- **SHORT EXERCISE**: Reproduce all the entries precisely.

- **MATERIAL FOR THIS EXERCISE**:

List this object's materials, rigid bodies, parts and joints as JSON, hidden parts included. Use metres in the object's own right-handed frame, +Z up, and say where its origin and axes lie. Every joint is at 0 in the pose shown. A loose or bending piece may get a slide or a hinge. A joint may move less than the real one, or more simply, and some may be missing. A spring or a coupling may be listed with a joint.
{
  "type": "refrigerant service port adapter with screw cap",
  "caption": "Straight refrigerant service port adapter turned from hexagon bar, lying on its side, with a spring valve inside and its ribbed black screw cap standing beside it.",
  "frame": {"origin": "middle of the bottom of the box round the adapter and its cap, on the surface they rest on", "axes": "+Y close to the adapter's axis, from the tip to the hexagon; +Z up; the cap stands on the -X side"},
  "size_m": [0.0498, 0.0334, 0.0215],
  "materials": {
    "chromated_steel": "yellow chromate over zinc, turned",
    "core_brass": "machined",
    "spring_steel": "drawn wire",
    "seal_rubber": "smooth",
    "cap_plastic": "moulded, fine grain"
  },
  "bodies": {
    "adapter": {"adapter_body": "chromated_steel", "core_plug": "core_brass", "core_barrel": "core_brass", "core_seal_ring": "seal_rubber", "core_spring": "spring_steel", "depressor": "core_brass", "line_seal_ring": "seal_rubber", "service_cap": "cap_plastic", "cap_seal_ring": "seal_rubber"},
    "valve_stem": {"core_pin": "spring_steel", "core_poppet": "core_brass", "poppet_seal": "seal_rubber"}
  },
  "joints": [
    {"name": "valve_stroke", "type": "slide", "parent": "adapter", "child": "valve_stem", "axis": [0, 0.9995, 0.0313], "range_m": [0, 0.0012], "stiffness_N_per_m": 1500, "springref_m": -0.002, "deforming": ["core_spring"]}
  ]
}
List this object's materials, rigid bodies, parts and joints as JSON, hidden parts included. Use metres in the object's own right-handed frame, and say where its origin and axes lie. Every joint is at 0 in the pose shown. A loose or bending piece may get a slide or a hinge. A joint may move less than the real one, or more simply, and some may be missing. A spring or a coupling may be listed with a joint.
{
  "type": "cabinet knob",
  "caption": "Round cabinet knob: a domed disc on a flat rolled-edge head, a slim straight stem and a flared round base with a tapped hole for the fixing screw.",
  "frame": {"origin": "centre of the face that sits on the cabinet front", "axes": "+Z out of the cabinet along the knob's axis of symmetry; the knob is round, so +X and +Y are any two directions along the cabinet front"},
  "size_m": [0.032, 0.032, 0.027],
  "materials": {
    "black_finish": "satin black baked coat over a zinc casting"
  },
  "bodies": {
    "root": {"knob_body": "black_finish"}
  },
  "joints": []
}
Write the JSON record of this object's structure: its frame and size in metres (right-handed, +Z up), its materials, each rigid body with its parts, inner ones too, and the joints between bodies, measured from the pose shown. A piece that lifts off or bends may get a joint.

- **TASK RESPONSE**:
List this object's materials, rigid bodies, parts and joints as JSON, hidden parts included. Use metres in the object's own right-handed frame, +Z up, and say where its origin and axes lie. Every joint is at 0 in the pose shown. A loose or bending piece may get a slide or a hinge. A joint may move less than the real one, or more simply, and some may be missing. A spring or a coupling may be listed with a joint.
{
  "type": "refrigerant service port adapter with screw cap",
  "caption": "Straight refrigerant service port adapter turned from hexagon bar, lying on its side, with a spring valve inside and its ribbed black screw cap standing beside it.",
  "frame": {"origin": "middle of the bottom of the box round the adapter and its cap, on the surface they rest on", "axes": "+Y close to the adapter's axis, from the tip to the hexagon; +Z up; the cap stands on the -X side"},
  "size_m": [0.0498, 0.0334, 0.0215],
  "materials": {
    "chromated_steel": "yellow chromate over zinc, turned",
    "core_brass": "machined",
    "spring_steel": "drawn wire",
    "seal_rubber": "smooth",
    "cap_plastic": "moulded, fine grain"
  },
  "bodies": {
    "adapter": {"adapter_body": "chromated_steel", "core_plug": "core_brass", "core_barrel": "core_brass", "core_seal_ring": "seal_rubber", "core_spring": "spring_steel", "depressor": "core_brass", "line_seal_ring": "seal_rubber", "service_cap": "cap_plastic", "cap_seal_ring": "seal_rubber"},
    "valve_stem": {"core_pin": "spring_steel", "core_poppet": "core_brass", "poppet_seal": "seal_rubber"}
  },
  "joints": [
    {"name": "valve_stroke", "type": "slide", "parent": "adapter", "child": "valve_stem", "axis": [0, 0.9995, 0.0313], "range_m": [0, 0.0012], "stiffness_N_per_m": 1500, "springref_m": -0.002, "deforming": ["core_spring"]}
  ]
}
List this object's materials, rigid bodies, parts and joints as JSON, hidden parts included. Use metres in the object's own right-handed frame, and say where its origin and axes lie. Every joint is at 0 in the pose shown. A loose or bending piece may get a slide or a hinge. A joint may move less than the real one, or more simply, and some may be missing. A spring or a coupling may be listed with a joint.
{
  "type": "cabinet knob",
  "caption": "Round cabinet knob: a domed disc on a flat rolled-edge head, a slim straight stem and a flared round base with a tapped hole for the fixing screw.",
  "frame": {"origin": "centre of the face that sits on the cabinet front", "axes": "+Z out of the cabinet along the knob's axis of symmetry; the knob is round, so +X and +Y are any two directions along the cabinet front"},
  "size_m": [0.032, 0.032, 0.027],
  "materials": {
    "black_finish": "satin black baked coat over a zinc casting"
  },
  "bodies": {
    "root": {"knob_body": "black_finish"}
  },
  "joints": []
}
Write the JSON record of this object's structure: its frame and size in metres (right-handed, +Z up), its materials, each rigid body with its parts, inner ones too, and the joints between bodies, measured from the pose shown. A piece that lifts off or bends may get a joint.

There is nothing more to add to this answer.